### Your goal
Below are records; reproduce exactly the lines from the one that has "return plate" through the one that has "MILLIMETRE = 0.001", ends included, and nothing more.

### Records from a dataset
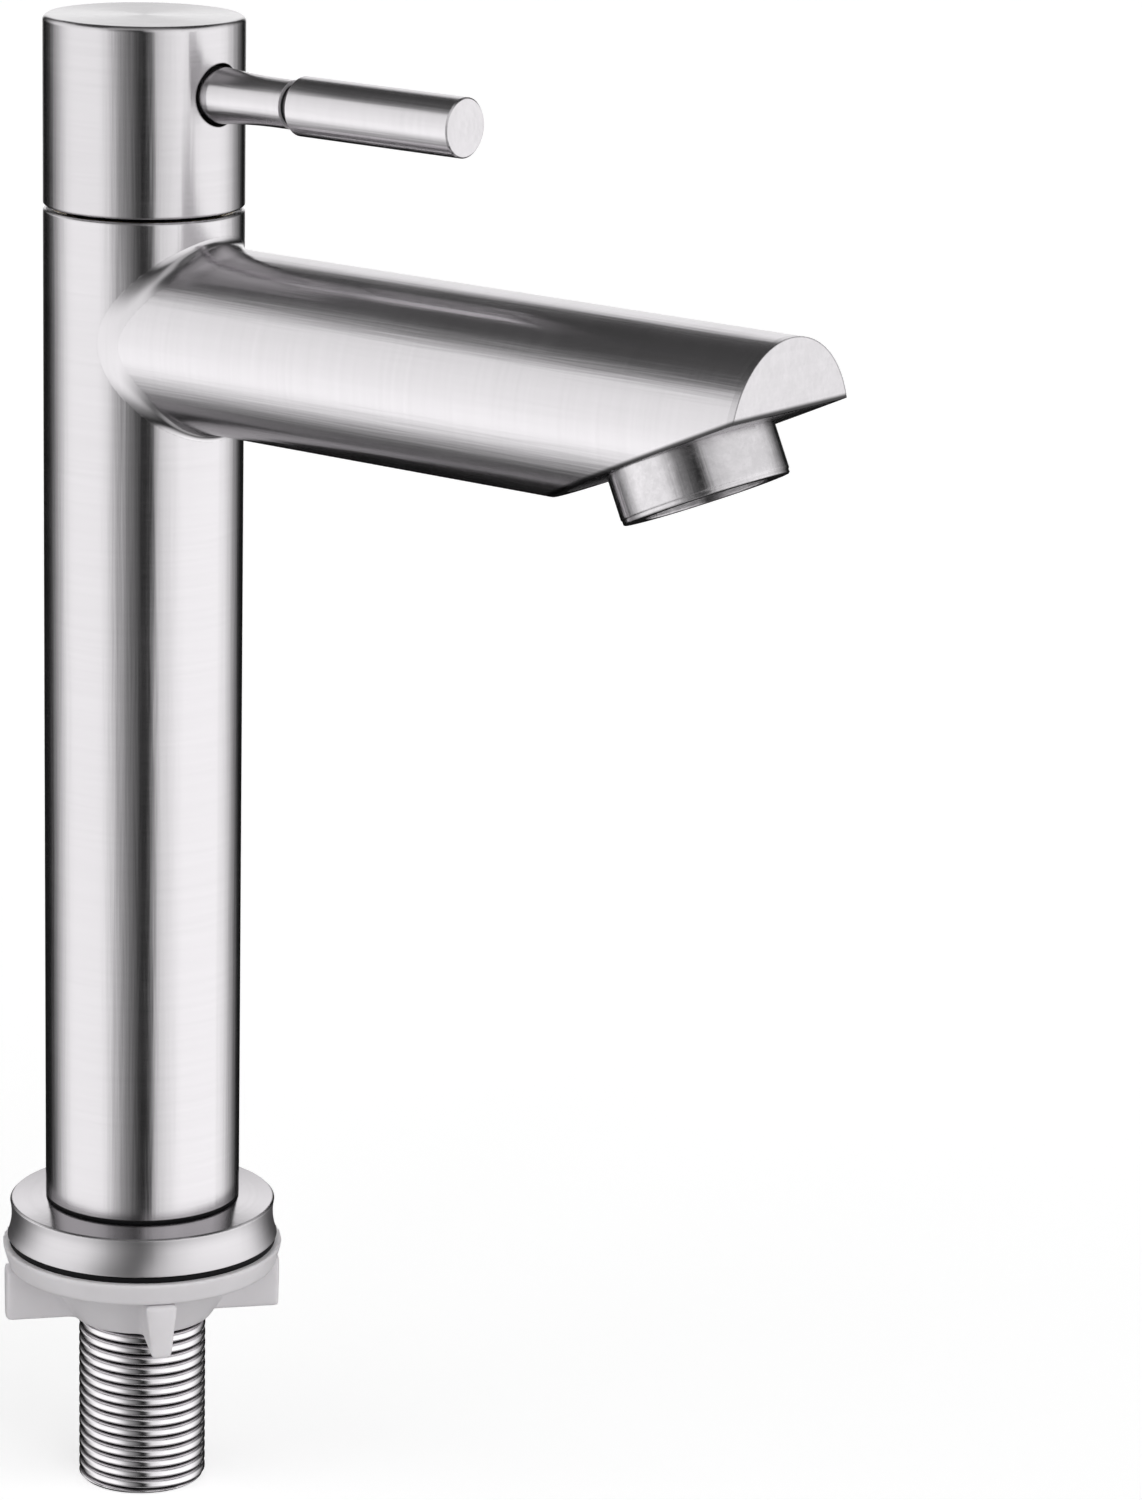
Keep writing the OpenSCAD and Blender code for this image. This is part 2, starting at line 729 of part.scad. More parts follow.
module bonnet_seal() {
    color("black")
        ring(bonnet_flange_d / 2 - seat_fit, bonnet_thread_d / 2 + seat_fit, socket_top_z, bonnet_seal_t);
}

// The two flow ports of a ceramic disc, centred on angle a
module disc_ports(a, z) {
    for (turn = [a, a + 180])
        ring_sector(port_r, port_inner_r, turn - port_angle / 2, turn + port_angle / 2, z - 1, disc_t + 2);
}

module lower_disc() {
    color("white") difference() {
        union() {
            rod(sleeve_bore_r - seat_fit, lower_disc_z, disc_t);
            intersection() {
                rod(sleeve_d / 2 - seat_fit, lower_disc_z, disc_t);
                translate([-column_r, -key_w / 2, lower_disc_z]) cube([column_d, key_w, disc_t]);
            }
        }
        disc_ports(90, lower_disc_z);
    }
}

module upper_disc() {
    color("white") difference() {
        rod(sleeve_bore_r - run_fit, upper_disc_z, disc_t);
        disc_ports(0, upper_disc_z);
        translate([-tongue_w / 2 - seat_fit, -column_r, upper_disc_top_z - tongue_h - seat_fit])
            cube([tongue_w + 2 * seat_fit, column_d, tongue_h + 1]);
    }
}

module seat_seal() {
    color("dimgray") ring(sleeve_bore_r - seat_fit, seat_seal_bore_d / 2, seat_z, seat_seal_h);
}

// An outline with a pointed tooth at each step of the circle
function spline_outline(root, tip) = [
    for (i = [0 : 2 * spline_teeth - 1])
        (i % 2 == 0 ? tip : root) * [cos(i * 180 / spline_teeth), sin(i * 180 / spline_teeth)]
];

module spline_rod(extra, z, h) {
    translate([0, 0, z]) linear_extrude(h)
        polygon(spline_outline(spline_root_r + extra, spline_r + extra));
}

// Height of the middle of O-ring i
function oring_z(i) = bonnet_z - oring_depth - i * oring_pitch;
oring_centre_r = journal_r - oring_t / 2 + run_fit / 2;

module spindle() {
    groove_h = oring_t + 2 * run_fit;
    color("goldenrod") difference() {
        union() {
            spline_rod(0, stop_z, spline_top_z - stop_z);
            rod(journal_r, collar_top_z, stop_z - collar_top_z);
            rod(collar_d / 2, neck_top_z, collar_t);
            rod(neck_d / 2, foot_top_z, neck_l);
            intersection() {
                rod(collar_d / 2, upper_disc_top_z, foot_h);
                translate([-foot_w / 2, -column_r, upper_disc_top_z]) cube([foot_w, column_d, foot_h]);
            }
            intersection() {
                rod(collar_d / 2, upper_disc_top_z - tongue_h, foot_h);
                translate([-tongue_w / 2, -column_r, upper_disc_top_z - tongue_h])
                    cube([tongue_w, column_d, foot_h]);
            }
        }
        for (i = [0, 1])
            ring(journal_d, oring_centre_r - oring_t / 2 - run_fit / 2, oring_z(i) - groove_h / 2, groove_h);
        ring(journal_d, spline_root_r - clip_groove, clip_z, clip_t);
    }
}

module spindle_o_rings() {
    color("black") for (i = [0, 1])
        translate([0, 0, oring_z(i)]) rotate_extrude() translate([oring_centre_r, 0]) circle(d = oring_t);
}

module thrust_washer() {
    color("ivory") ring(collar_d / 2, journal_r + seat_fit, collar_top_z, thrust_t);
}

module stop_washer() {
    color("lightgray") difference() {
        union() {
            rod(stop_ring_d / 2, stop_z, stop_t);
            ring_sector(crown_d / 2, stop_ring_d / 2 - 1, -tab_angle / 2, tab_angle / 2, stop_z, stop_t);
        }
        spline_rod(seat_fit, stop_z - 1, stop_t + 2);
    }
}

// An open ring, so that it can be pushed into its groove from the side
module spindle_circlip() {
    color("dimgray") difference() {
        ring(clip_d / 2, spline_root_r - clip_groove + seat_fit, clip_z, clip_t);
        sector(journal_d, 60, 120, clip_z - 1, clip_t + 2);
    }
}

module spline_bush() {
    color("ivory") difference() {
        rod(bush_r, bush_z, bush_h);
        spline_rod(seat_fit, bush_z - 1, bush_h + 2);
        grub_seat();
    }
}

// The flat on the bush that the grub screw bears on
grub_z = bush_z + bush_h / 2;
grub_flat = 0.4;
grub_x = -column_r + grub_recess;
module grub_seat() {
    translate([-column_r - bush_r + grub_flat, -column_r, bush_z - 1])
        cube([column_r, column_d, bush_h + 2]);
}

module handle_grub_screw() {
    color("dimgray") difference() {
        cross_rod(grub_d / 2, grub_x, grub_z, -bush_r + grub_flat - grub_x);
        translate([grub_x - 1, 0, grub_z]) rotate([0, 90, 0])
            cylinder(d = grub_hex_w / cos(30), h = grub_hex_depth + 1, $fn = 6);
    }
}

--

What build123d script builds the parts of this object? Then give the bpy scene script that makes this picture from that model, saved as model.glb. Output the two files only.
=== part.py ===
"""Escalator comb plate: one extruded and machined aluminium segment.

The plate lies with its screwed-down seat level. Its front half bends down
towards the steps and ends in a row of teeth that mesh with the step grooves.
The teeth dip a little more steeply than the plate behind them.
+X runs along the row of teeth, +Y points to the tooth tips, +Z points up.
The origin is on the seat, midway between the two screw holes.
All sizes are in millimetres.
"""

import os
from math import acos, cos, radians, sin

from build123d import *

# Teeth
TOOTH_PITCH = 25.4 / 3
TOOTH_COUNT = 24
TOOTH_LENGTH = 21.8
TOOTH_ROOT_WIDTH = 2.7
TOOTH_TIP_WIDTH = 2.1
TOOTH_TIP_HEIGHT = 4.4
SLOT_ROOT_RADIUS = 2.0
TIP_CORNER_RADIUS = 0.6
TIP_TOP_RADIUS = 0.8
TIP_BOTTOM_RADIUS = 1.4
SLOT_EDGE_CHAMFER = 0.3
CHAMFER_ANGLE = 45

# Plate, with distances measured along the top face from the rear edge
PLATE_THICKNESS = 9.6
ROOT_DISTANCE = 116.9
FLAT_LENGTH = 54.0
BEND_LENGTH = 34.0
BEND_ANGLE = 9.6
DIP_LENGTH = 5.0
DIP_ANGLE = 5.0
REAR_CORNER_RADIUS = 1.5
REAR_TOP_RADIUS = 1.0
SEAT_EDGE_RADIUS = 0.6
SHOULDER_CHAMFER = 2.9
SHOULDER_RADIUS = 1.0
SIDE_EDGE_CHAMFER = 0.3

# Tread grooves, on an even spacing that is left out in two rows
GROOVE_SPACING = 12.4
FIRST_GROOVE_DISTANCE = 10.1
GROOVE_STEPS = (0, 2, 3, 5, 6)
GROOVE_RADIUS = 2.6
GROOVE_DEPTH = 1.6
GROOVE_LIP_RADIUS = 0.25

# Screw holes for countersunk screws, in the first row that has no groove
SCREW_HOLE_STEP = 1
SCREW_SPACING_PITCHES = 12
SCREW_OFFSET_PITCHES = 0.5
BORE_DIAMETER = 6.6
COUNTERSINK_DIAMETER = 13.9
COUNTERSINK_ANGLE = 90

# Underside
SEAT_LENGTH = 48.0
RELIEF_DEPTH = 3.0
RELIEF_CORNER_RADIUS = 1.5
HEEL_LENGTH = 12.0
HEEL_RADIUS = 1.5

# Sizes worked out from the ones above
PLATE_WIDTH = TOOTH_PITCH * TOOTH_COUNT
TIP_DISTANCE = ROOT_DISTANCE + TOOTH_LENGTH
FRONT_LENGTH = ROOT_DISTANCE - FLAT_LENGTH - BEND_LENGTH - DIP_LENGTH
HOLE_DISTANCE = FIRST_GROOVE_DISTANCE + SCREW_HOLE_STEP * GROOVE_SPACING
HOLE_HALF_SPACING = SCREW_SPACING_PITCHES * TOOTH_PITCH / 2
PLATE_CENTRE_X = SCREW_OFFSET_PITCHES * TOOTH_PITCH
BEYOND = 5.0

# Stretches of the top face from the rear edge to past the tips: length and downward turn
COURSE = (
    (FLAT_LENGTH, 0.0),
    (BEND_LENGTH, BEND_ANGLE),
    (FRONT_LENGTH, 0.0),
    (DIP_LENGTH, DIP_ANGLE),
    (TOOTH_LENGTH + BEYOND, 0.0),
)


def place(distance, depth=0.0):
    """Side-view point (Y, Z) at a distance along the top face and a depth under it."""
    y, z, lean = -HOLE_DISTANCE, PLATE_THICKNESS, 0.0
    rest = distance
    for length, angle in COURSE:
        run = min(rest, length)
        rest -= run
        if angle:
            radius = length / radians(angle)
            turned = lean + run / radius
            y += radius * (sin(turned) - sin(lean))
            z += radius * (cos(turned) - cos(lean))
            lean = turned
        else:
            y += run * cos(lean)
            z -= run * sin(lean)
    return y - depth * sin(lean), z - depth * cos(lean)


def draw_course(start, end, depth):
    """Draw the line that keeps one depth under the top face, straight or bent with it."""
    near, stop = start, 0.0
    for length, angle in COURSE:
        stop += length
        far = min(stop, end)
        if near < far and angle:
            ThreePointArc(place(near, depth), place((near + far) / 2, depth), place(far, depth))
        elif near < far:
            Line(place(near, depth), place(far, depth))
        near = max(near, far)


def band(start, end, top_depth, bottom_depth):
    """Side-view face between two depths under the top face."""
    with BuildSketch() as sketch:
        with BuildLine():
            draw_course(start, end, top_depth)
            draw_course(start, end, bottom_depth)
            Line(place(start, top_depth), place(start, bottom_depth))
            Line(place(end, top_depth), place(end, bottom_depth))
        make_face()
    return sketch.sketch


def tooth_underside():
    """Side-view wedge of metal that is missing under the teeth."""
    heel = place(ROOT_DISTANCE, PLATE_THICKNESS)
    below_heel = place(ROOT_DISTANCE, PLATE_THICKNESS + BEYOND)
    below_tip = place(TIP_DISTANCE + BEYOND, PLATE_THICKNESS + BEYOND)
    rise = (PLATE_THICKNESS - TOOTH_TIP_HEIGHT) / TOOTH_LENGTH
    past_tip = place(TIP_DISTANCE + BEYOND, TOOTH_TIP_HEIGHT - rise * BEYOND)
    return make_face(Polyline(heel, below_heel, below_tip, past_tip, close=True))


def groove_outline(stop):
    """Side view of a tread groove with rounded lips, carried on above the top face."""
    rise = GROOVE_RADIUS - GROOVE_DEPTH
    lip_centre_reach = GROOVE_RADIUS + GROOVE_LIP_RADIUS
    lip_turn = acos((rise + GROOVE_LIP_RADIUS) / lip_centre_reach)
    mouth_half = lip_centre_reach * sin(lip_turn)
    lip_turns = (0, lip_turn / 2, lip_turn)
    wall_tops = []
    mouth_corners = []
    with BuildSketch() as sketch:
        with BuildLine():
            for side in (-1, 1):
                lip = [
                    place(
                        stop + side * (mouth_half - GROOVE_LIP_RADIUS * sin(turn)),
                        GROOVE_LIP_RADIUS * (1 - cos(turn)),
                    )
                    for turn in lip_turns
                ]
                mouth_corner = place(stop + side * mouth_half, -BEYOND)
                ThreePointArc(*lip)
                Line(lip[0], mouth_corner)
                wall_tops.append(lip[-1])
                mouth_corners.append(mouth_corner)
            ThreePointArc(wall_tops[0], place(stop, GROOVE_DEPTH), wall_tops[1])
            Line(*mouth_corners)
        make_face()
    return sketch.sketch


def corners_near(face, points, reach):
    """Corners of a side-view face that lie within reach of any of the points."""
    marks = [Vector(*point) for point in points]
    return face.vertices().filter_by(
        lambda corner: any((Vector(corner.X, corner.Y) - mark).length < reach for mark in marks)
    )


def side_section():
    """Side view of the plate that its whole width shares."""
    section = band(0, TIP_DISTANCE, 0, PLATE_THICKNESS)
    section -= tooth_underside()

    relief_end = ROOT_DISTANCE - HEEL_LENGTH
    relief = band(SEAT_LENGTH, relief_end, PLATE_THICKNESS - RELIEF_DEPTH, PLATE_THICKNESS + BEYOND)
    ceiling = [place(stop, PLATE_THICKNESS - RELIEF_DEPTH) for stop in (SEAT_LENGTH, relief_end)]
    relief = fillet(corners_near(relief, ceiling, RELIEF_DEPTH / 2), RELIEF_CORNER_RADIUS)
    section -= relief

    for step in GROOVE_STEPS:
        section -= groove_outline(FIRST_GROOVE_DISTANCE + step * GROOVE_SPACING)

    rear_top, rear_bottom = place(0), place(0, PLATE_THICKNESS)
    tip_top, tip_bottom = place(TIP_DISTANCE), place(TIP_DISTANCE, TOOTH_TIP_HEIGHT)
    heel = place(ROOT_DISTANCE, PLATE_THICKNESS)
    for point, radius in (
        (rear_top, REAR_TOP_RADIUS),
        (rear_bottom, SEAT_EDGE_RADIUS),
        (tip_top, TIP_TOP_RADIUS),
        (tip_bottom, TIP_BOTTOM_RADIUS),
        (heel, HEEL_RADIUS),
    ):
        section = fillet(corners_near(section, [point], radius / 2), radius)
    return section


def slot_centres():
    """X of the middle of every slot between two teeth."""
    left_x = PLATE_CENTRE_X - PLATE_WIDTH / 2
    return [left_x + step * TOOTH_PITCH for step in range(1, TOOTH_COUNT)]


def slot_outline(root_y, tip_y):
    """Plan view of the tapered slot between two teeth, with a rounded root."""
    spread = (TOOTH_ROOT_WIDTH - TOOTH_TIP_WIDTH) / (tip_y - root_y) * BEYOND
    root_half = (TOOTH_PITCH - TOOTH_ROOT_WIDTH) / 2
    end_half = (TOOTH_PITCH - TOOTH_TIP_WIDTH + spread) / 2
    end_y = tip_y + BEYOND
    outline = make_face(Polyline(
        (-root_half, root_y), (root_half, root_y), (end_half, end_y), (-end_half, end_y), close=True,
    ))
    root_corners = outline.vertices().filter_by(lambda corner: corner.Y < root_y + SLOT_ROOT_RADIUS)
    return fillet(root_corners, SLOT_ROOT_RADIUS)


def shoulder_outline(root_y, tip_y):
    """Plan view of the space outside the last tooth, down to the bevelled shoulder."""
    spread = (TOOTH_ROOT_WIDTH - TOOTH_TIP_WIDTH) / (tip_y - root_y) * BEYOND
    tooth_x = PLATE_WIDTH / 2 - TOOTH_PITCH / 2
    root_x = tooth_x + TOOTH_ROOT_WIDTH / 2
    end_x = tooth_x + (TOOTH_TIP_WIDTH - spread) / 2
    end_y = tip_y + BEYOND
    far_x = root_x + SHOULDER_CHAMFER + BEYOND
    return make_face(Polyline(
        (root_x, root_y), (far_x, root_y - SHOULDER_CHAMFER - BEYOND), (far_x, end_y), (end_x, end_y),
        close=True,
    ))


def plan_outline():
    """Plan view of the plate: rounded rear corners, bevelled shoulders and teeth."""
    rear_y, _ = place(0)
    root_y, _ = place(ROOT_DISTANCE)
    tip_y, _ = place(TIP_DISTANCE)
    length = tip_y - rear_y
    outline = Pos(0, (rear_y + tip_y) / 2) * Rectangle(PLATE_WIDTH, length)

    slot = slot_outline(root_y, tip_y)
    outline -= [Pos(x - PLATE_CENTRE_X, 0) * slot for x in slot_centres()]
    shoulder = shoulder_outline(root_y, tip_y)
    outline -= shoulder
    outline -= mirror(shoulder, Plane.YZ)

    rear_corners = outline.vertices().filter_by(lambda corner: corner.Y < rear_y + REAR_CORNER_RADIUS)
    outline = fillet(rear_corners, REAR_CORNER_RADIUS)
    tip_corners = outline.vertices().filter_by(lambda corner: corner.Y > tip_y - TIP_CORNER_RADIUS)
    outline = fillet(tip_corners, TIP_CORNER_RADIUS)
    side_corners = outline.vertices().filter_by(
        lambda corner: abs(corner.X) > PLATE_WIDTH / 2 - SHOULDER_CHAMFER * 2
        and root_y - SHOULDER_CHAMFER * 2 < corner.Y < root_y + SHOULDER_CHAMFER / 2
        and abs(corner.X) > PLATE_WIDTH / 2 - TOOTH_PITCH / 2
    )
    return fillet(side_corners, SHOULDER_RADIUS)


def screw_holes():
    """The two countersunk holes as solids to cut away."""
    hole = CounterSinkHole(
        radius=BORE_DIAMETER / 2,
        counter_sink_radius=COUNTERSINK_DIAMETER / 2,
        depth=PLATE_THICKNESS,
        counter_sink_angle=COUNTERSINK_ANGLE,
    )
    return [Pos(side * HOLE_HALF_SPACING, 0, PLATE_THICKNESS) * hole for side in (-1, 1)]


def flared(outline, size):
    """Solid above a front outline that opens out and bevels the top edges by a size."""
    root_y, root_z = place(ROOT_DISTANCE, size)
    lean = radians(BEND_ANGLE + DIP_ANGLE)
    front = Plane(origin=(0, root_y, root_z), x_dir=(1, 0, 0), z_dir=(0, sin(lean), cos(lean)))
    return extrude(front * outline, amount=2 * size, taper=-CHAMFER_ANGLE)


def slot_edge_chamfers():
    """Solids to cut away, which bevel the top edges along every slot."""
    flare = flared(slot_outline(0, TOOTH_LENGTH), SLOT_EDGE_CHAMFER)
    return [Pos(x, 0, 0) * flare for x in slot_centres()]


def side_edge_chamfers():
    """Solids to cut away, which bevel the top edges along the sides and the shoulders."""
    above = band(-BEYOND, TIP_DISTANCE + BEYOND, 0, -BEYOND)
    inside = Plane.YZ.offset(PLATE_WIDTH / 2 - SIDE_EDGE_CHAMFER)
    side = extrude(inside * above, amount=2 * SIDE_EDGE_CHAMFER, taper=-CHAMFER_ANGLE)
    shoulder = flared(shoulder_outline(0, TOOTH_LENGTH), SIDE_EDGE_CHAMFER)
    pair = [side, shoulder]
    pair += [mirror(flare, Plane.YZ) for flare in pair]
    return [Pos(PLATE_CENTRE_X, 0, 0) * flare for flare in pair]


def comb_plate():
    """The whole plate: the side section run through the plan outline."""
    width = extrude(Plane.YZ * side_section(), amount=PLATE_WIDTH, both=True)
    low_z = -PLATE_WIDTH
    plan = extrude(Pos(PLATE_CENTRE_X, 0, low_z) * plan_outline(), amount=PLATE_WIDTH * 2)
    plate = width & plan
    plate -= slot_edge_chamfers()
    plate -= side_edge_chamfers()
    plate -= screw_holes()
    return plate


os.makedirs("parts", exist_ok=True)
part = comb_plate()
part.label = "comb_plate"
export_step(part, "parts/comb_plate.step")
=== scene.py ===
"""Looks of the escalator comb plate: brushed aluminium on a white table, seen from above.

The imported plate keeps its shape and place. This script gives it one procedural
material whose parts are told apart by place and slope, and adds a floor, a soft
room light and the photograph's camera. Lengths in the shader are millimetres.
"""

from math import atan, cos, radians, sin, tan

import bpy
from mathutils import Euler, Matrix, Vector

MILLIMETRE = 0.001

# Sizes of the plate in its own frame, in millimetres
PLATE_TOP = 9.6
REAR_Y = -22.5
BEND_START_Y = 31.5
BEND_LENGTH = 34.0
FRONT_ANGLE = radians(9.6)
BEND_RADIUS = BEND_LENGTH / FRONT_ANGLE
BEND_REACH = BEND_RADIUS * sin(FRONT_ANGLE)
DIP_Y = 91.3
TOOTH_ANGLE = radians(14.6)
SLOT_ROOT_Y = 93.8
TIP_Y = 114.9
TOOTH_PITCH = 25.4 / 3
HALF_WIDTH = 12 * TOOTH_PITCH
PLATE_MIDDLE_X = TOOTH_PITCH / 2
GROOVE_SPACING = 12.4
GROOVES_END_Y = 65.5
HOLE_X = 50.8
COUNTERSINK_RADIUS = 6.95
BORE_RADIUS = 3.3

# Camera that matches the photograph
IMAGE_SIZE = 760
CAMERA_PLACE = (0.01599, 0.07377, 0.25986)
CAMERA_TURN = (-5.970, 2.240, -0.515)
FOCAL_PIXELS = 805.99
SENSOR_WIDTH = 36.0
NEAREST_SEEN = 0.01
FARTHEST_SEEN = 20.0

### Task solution
    return plate


os.makedirs("parts", exist_ok=True)
part = comb_plate()
part.label = "comb_plate"
export_step(part, "parts/comb_plate.step")
=== scene.py ===
"""Looks of the escalator comb plate: brushed aluminium on a white table, seen from above.

The imported plate keeps its shape and place. This script gives it one procedural
material whose parts are told apart by place and slope, and adds a floor, a soft
room light and the photograph's camera. Lengths in the shader are millimetres.
"""

from math import atan, cos, radians, sin, tan

import bpy
from mathutils import Euler, Matrix, Vector

MILLIMETRE = 0.001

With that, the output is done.